Attackers tend to assume that any crashing failure of their exploit will lead to detection, and defenders should work hard to make that a reality. The science behind finding exploits in crash logs is still in its infancy, and the technical details are a closely-guarded secret -- but if you're in a position to perform this type of work, you should probably be trying to learn more about this type of analysis.

What about enterprise networks?

For enterprise defenders, your options are perhaps more limited, and any efforts here should be carefully weighed against deployment risks and maintenance costs.

At a high level, your first goal would be to make your systems unpredictable compared to a normal enterprise network, and especially to make your critical systems unpredictable compared to your other systems. Your second aim would be to have a very good understanding of what your "baseline" looks like given the logging and telemetry that's available to you, such that any anomalies stand out and can be investigated further.

An example of this would be tactical deployments of Microsoft Edge's Super Duper Secure Mode, Grsecurity for Linux, or Apple's Lockdown Mode for iOS and macOS. Each of these technologies have behavior that could decrease the reliability of exploits, or even block certain exploits entirely.

The key idea is to utilize the fact that attacker's don't always know how your systems are configured until after the exploit has succeeded, and to use that to your best advantage. Even Endpoint Detection & Response (EDR) tools have been known to disrupt browser exploits in the past -- for example, by installing hooks on certain NTDLL APIs in a way that the exploit's second stage didn't anticipate.

What about all those enterprise server exploits we've been seeing recently?

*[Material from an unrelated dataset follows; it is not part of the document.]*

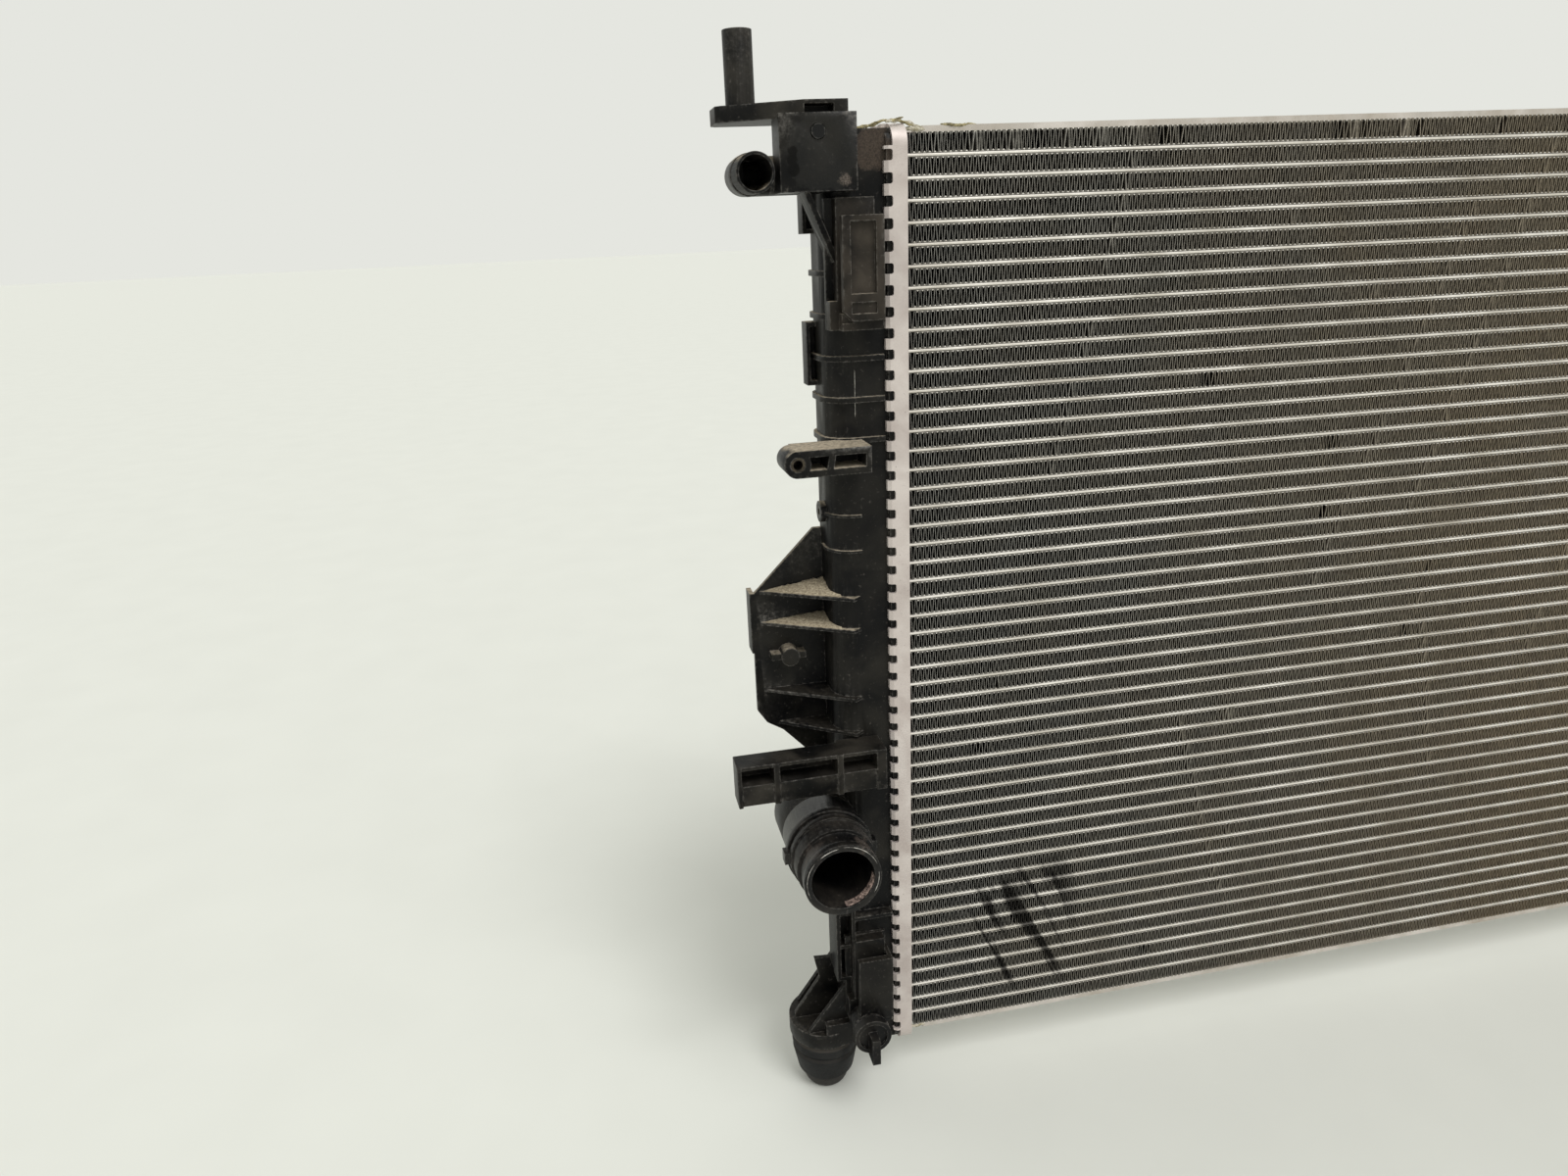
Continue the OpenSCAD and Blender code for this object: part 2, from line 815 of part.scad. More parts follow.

While I've mainly been discussing exploit reliability in the context of 0day exploits using memory corruption bugs, this idea of exploit reliability does apply to any type of attacker and any type of bug.

Just take a look at the CISA KEV database or the CISA/FBI most exploited CVEs list -- most of the issues listed are not memory corruption vulnerabilities. Instead, we commonly see logic issues like command injection, path traversal, and deserialization bugs, all of which typically have extremely high exploit reliability.

I don't think it's a coincidence that the opportunistic attackers who are performing widespread, indiscriminate exploitation typically gravitate toward exploits with high exploit reliability: high-reliability exploits are easy to use exploits.

In general, vulnerabilities that are based on design flaws and logic bugs that can be exploited with 100% reliability are going to be increasingly valued by attackers, and this is true at every level of sophistication.

Final Thoughts

Memory safety, exploit mitigations, and sandboxing are improving software security, and so it's getting much harder to find vulnerabilities that can be reliably exploited. Attackers need reliable exploits to achieve their objectives, and so this will remain a big focus and challenge for attackers in the near future.

A challenge for attackers is an opportunity for defenders. The more we see exploits being used in-the-wild, the more we understand how fragile and complex exploits can be. The margin between a fully reliably exploit and one that barely functions at all is often razor thin.

As a defender, understanding the areas of fragility in an exploit can unlock interesting approaches to improving security. Some of those approaches are simple enough to be cost-effective, even when the defensive impact is probabilistic in nature.

- Ben Hawkes